— COLLECTED MATERIAL —
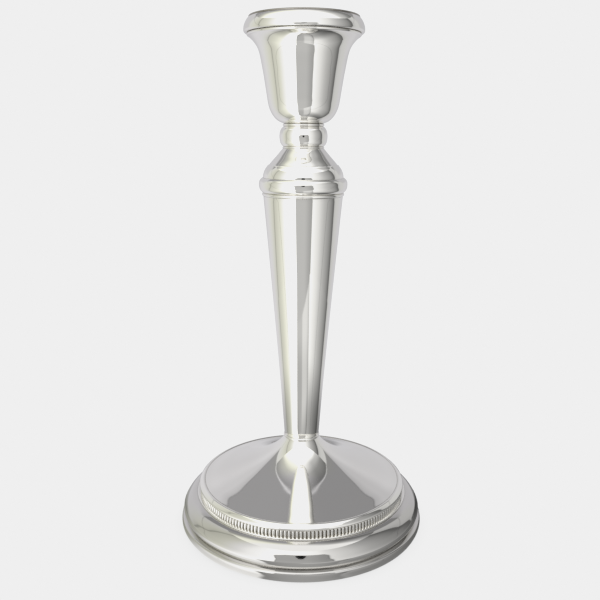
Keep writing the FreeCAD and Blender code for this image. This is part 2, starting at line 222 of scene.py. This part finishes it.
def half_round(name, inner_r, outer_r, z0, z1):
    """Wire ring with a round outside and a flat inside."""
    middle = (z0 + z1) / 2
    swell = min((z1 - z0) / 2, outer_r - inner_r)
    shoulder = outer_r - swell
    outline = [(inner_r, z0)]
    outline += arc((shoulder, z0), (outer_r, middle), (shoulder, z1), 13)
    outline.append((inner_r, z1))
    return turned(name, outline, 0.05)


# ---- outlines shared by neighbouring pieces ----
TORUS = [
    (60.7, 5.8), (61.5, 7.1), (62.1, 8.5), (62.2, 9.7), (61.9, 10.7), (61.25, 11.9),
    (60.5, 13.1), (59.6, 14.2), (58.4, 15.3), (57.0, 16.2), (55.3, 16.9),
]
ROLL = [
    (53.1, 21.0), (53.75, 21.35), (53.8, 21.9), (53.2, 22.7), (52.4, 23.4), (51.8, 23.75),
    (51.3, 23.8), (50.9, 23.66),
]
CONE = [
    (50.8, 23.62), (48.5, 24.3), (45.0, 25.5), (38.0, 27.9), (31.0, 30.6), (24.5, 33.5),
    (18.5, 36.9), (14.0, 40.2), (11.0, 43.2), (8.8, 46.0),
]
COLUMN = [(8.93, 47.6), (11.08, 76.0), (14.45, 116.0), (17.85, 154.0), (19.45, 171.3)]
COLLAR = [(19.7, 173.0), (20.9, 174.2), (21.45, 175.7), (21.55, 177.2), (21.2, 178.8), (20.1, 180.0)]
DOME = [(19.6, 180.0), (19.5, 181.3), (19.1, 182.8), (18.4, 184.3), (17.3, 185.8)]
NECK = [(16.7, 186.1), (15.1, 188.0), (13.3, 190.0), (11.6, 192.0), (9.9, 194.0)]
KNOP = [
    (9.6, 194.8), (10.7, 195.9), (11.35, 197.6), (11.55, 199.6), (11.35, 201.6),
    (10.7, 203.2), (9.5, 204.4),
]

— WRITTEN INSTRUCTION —
From the top of the listing above, restate each line word for word up to and including the line with "return turned(name, outline, 0.05)"; add nothing else.

— RESPONSE —
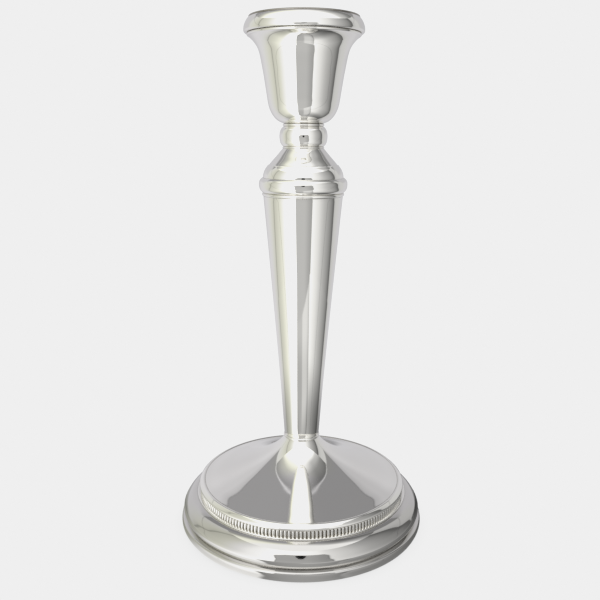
Keep writing the FreeCAD and Blender code for this image. This is part 2, starting at line 222 of scene.py. This part finishes it.
def half_round(name, inner_r, outer_r, z0, z1):
    """Wire ring with a round outside and a flat inside."""
    middle = (z0 + z1) / 2
    swell = min((z1 - z0) / 2, outer_r - inner_r)
    shoulder = outer_r - swell
    outline = [(inner_r, z0)]
    outline += arc((shoulder, z0), (outer_r, middle), (shoulder, z1), 13)
    outline.append((inner_r, z1))
    return turned(name, outline, 0.05)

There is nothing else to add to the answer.